Eine Sanierung dieser (gravierenden) Mängel durch den Unabhängigen Verwal­tungssenat ist nach Ansicht des erkennenden Mitglieds unter Berücksichtigung der mittlerweise eingetretenen Verfolgungsverjährung (vgl. § 31 Abs. 1 VStG) nicht zu­lässig, weil damit letztlich eine Tat bestraft werden würde, die der Bwin nicht oder nicht in der notwendigen Bestimmtheit vorge­worfen wurde. Im Übrigen würde mit einer weiteren Klärung der aufgeworfenen Fra­gen (die durch den Oö.

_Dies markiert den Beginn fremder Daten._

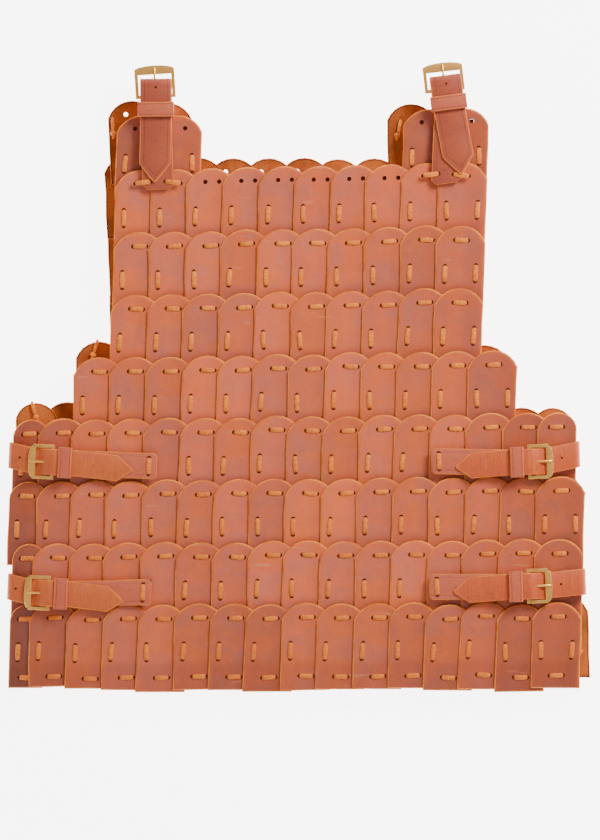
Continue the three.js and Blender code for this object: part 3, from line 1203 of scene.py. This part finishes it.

Ver­waltungssenat ja zumindest versucht wurde) wohl auch ein (unverhältnismäßigen) Aufwand (vgl. § 21 Abs. 1a VStG) verbunden sein.

 

3.4. Vor diesem Hintergrund war der vorliegenden Berufung daher gemäß § 24 VStG iVm. § 66 Abs. 4 AVG stattzugeben, das angefochtene Straferkenntnis aufzu­heben und das Verwaltungsstrafverfahren gemäß § 45 Abs. 1 Z. 1 und 3 VStG einzustellen, ohne dass auf die weiteren Vorbringen der Bwin inhaltlich eingegangen werden musste.

 

4. Bei diesem Ergebnis war der Bwin nach § 66 Abs. 1 VStG weder ein Beitrag zu den Kosten des Berufungsverfahrens vor dem Unabhängigen Verwaltungssenat noch ein Beitrag zu den Kosten des Strafverfahrens vor der belangten Behörde vorzuschreiben.

 

 

Rechtsmittelbelehrung:

 

Gegen diesen Bescheid ist kein ordentliches Rechtsmittel zulässig.

 

Hinweis:

 

Gegen diesen Bescheid kann innerhalb von sechs Wochen ab seiner Zustellung eine Beschwerde an den Verfassungsgerichtshof und/oder an den Verwaltungsgerichtshof erhoben werden; diese muss – von gesetzlichen Ausnahmen abgesehen – jeweils von einem Rechtsanwalt unterschrieben sein. Für jede dieser Beschwerden ist eine Gebühr von 180 Euro zu entrichten.